* Information shown

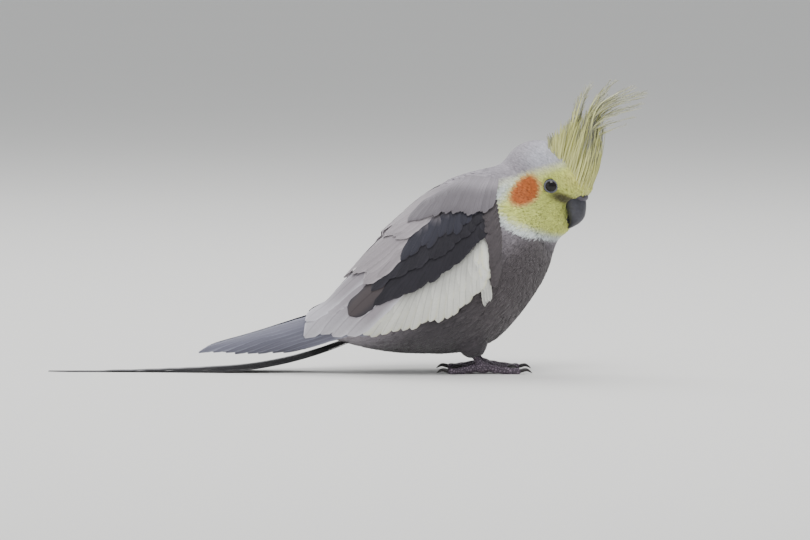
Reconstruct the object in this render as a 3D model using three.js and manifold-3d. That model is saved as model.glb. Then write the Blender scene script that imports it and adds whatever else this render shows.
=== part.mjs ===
// A cockatiel at life size, standing still on level ground: a rigid model with no moving parts.
// Millimetres, +Z up, bill towards +X, and the bird's right side towards -Y.

import * as THREE from "three";
import { mergeVertices } from "three/addons/utils/BufferGeometryUtils.js";
import Module from "manifold-3d";

const wasm = await Module();
wasm.setup();

// Driving dimensions
const GAP = 0.3; // kept between pieces that touch
const BODY_PITCH = THREE.MathUtils.degToRad(38); // slope of the back above the ground
const BODY_CENTRE = new THREE.Vector3(-15, 0, 48); // middle of the trunk
const HEAD_CENTRE = new THREE.Vector3(32.8, 0, 91.7); // middle of the skull
const HEAD_PITCH = THREE.MathUtils.degToRad(22); // bill turned down
const HEAD_TURN = THREE.MathUtils.degToRad(30); // bill turned to the bird's right
const EYE_RADIUS = 4.6;
const TAIL_LENGTH = 150;
const SHANK_SPREAD = 11.5; // each foot from the bird's middle plane
const SHORTEST_EDGE = 0.04; // slivers below this are merged away
const RIGHT = -1;
const LEFT = 1;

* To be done
Copy out each line exactly.

* Result of the exercise
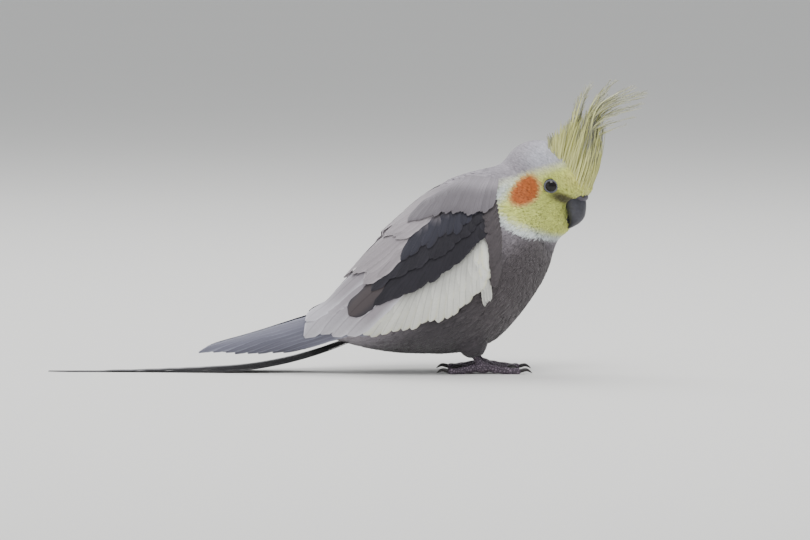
Reconstruct the object in this render as a 3D model using three.js and manifold-3d. That model is saved as model.glb. Then write the Blender scene script that imports it and adds whatever else this render shows.
=== part.mjs ===
// A cockatiel at life size, standing still on level ground: a rigid model with no moving parts.
// Millimetres, +Z up, bill towards +X, and the bird's right side towards -Y.

import * as THREE from "three";
import { mergeVertices } from "three/addons/utils/BufferGeometryUtils.js";
import Module from "manifold-3d";

const wasm = await Module();
wasm.setup();

// Driving dimensions
const GAP = 0.3; // kept between pieces that touch
const BODY_PITCH = THREE.MathUtils.degToRad(38); // slope of the back above the ground
const BODY_CENTRE = new THREE.Vector3(-15, 0, 48); // middle of the trunk
const HEAD_CENTRE = new THREE.Vector3(32.8, 0, 91.7); // middle of the skull
const HEAD_PITCH = THREE.MathUtils.degToRad(22); // bill turned down
const HEAD_TURN = THREE.MathUtils.degToRad(30); // bill turned to the bird's right
const EYE_RADIUS = 4.6;
const TAIL_LENGTH = 150;
const SHANK_SPREAD = 11.5; // each foot from the bird's middle plane
const SHORTEST_EDGE = 0.04; // slivers below this are merged away
const RIGHT = -1;
const LEFT = 1;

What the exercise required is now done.